### WHAT YOU ARE ASKED TO DO
Copy out every line in which the string "parts" occurs.

--- start DATA FOR THE TASK ---

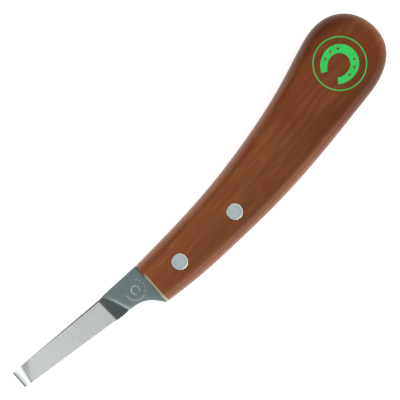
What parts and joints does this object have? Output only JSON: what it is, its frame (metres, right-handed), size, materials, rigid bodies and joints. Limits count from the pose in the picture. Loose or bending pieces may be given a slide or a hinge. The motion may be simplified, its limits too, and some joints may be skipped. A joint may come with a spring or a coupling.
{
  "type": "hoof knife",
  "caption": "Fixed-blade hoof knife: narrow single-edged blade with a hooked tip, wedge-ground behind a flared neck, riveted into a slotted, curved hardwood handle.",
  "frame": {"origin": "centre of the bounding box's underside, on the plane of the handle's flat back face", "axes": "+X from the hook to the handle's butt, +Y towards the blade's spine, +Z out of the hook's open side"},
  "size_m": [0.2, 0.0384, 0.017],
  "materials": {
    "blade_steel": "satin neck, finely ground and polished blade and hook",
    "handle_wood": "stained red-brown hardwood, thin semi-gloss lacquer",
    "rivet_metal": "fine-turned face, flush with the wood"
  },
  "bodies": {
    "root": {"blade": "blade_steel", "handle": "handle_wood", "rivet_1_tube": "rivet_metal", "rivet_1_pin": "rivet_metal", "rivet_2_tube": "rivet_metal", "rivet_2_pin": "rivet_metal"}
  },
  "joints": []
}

--- end DATA FOR THE TASK ---
--- start DATA FOR THE TASK ---

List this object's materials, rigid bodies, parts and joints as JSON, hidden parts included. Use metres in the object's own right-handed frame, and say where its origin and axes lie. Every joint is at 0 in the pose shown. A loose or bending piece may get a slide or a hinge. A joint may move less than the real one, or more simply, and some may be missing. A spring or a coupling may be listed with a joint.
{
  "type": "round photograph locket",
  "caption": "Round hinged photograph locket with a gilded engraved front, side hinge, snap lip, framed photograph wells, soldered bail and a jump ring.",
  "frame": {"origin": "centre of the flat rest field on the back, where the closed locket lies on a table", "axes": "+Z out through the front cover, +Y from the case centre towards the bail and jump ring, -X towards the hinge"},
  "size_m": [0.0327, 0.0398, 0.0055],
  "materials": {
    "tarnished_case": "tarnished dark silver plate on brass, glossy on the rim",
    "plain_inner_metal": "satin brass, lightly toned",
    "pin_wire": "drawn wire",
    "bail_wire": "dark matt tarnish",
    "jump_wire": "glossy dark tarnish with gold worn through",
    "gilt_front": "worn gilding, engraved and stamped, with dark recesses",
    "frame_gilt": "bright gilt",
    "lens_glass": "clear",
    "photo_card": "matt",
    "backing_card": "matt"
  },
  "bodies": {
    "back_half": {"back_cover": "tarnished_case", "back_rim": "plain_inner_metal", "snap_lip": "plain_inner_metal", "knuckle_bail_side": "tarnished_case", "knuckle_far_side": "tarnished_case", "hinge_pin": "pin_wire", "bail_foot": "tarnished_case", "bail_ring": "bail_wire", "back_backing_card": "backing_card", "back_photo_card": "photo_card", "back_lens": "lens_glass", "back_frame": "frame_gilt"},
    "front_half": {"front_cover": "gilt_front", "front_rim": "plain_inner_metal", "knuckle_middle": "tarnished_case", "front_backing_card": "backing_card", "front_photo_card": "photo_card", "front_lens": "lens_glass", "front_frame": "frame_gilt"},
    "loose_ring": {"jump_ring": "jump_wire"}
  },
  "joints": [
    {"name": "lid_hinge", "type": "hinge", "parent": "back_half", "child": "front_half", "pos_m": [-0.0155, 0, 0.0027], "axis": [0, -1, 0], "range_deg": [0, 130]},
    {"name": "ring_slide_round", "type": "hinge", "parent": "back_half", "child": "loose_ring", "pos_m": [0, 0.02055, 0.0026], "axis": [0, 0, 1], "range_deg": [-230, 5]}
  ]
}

--- end DATA FOR THE TASK ---

### RESPONSE FOR THIS EXERCISE
What parts and joints does this object have? Output only JSON: what it is, its frame (metres, right-handed), size, materials, rigid bodies and joints. Limits count from the pose in the picture. Loose or bending pieces may be given a slide or a hinge. The motion may be simplified, its limits too, and some joints may be skipped. A joint may come with a spring or a coupling.
List this object's materials, rigid bodies, parts and joints as JSON, hidden parts included. Use metres in the object's own right-handed frame, and say where its origin and axes lie. Every joint is at 0 in the pose shown. A loose or bending piece may get a slide or a hinge. A joint may move less than the real one, or more simply, and some may be missing. A spring or a coupling may be listed with a joint.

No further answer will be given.